---- DATASET EXCERPTS
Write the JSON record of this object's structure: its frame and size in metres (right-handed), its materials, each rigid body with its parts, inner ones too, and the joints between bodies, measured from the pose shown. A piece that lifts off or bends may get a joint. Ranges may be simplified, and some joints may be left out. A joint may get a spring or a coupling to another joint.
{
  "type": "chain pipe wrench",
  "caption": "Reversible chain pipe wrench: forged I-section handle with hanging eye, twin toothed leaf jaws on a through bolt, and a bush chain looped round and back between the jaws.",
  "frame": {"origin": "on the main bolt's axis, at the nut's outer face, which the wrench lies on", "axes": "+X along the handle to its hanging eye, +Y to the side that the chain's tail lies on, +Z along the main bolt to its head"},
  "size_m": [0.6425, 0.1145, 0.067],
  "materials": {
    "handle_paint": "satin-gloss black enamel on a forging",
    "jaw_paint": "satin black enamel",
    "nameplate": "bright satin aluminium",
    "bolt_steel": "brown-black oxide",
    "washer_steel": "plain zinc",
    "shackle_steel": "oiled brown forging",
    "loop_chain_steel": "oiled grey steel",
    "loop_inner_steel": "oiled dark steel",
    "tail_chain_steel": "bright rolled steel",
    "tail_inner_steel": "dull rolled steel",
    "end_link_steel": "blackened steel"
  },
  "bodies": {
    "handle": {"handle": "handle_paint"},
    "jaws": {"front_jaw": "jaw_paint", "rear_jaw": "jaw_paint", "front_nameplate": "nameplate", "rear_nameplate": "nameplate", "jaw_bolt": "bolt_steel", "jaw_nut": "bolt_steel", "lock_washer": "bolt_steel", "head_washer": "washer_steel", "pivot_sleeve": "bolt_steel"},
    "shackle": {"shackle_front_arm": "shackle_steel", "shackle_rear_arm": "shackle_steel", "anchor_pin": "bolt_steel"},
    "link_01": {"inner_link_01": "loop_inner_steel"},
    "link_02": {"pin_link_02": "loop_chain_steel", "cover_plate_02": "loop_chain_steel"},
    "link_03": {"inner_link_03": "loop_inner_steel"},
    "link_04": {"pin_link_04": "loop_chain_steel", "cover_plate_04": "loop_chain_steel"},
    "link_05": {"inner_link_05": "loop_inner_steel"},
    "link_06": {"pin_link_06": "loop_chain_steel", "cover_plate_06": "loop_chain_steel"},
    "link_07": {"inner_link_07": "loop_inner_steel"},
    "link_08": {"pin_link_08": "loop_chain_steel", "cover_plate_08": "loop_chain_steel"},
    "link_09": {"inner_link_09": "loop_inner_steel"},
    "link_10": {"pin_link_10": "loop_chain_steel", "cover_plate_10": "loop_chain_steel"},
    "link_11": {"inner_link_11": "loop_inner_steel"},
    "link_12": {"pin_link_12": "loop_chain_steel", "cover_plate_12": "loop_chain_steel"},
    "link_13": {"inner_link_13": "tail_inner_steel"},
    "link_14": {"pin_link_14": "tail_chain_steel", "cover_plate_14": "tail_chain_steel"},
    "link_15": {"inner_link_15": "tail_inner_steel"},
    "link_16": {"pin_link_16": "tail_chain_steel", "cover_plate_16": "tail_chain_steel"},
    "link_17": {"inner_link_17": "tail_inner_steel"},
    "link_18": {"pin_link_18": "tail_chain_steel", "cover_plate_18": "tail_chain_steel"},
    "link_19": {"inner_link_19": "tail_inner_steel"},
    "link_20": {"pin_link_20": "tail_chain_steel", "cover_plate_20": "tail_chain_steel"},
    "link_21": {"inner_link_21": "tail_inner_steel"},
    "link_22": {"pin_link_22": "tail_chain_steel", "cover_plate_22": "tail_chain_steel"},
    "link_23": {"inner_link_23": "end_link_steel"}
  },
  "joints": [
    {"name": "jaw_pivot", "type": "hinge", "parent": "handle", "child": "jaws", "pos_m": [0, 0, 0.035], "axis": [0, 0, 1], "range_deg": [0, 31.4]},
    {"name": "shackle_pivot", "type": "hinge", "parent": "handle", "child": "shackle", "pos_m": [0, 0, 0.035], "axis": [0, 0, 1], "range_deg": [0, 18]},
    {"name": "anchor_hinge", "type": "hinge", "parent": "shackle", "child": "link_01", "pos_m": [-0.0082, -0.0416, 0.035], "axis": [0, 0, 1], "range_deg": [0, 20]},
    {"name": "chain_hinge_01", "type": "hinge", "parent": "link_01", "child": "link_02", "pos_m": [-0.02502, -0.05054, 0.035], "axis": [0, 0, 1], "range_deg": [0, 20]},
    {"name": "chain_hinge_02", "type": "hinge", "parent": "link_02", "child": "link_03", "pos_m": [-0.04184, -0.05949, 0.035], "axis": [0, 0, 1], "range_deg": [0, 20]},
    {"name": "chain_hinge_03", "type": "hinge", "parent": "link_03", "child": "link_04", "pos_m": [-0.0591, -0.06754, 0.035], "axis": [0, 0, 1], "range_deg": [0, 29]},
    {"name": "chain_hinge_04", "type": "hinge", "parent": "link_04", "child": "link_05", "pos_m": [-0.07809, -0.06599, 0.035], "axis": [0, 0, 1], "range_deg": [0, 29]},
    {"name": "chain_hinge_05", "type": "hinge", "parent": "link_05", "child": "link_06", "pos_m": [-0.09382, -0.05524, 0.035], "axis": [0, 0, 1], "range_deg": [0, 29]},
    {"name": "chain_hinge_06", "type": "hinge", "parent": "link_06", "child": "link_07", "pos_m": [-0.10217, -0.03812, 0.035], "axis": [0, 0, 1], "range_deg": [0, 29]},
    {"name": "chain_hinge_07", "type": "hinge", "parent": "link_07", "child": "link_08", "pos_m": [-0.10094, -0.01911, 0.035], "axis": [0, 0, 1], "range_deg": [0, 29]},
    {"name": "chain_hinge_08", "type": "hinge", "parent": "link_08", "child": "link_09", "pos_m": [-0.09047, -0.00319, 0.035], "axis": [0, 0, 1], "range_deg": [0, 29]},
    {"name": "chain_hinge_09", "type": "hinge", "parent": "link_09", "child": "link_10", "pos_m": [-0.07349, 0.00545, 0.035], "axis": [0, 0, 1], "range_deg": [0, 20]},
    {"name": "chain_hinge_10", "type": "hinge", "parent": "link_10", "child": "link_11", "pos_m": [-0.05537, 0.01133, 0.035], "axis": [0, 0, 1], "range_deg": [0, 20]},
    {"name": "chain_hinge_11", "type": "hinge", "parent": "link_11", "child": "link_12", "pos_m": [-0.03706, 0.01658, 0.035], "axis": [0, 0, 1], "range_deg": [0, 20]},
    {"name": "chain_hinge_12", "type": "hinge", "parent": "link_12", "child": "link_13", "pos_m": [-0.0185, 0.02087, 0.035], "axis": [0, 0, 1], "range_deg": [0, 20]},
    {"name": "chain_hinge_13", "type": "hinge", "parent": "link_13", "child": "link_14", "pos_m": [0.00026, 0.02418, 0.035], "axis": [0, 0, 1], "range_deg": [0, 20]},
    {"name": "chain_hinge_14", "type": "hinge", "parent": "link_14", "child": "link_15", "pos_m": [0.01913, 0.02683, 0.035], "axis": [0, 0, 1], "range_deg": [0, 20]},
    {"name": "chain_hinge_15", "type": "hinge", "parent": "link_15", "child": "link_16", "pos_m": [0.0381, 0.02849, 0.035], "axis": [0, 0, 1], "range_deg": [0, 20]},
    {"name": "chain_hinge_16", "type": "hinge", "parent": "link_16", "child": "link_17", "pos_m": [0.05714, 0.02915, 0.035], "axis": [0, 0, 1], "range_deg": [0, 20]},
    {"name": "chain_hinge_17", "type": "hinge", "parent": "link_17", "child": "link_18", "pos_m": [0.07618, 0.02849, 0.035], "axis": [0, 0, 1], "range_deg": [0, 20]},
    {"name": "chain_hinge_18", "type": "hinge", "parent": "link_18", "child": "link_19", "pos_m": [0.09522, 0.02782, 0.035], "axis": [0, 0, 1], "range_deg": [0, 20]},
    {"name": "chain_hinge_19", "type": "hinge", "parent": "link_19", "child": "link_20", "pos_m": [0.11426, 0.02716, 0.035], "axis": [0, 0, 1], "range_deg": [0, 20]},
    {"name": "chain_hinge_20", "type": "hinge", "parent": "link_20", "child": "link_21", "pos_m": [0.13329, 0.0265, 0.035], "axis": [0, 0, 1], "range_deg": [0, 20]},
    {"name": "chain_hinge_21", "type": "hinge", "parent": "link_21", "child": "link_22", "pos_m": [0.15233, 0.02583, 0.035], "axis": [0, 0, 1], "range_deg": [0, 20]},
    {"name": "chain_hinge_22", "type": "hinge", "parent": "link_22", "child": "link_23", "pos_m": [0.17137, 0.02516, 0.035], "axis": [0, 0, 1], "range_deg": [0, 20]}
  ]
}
--------
---- DATASET EXCERPTS
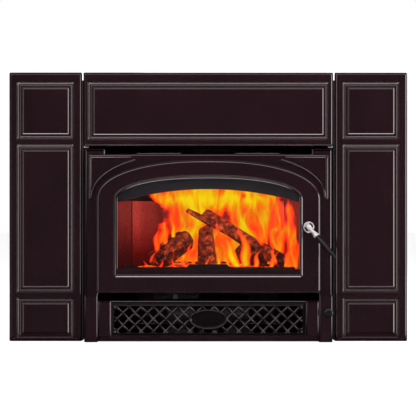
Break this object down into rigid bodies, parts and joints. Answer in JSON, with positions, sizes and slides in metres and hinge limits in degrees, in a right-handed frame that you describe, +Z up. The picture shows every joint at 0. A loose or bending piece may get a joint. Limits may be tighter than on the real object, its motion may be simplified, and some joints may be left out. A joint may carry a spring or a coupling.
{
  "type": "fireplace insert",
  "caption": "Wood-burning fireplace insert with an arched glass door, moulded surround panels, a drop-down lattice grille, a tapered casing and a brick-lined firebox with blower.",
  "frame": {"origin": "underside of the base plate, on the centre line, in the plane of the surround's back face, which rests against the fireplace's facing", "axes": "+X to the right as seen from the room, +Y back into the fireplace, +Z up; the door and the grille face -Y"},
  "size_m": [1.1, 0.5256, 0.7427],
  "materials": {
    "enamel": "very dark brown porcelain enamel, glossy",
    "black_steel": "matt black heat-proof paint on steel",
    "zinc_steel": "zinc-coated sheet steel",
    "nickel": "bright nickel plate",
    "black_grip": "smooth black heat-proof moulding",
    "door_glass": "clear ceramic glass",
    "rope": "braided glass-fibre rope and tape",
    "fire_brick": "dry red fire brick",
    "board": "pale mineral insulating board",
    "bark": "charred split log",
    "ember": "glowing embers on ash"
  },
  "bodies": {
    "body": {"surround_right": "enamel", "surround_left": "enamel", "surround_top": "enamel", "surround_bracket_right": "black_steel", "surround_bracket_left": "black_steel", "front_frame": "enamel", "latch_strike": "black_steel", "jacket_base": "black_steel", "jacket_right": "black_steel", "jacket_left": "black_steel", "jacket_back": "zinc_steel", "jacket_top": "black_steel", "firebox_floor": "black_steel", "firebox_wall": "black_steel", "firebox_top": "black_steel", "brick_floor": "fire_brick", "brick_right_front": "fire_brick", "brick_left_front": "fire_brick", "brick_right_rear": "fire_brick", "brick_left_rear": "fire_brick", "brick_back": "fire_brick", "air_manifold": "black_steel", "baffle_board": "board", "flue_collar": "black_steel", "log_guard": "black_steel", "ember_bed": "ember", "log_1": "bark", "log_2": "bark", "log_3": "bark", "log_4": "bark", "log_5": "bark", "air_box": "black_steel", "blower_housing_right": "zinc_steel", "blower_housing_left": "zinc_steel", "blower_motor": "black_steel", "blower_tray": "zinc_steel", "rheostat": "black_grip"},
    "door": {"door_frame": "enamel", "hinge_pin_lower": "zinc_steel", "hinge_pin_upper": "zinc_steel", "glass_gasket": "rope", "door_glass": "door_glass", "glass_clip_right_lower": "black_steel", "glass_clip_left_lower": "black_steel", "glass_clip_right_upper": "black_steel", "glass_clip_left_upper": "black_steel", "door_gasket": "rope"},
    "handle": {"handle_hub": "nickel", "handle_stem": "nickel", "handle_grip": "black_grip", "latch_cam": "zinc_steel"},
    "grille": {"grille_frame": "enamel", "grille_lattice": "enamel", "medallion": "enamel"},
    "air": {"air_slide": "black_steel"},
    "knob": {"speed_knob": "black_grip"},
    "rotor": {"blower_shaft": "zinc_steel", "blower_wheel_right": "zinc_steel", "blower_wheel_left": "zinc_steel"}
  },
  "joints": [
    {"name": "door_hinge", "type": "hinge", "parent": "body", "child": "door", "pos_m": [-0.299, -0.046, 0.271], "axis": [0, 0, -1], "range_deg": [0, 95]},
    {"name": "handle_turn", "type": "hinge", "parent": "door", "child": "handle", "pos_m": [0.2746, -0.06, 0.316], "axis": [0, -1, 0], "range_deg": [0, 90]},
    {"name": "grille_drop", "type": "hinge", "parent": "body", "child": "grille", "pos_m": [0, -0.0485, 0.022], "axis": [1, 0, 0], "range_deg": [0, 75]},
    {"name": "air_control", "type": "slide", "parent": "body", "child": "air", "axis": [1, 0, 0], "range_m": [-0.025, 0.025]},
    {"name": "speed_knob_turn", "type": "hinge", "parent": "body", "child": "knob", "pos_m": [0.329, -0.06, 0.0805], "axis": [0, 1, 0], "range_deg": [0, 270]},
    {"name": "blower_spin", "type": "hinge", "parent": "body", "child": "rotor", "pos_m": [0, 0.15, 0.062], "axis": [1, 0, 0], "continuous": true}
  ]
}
--------
PROMPT:
Look over the listing. Pull out every line with the string "joints" in it.

TASK SOLUTION:
Write the JSON record of this object's structure: its frame and size in metres (right-handed), its materials, each rigid body with its parts, inner ones too, and the joints between bodies, measured from the pose shown. A piece that lifts off or bends may get a joint. Ranges may be simplified, and some joints may be left out. A joint may get a spring or a coupling to another joint.
  "joints": [
Break this object down into rigid bodies, parts and joints. Answer in JSON, with positions, sizes and slides in metres and hinge limits in degrees, in a right-handed frame that you describe, +Z up. The picture shows every joint at 0. A loose or bending piece may get a joint. Limits may be tighter than on the real object, its motion may be simplified, and some joints may be left out. A joint may carry a spring or a coupling.
  "joints": [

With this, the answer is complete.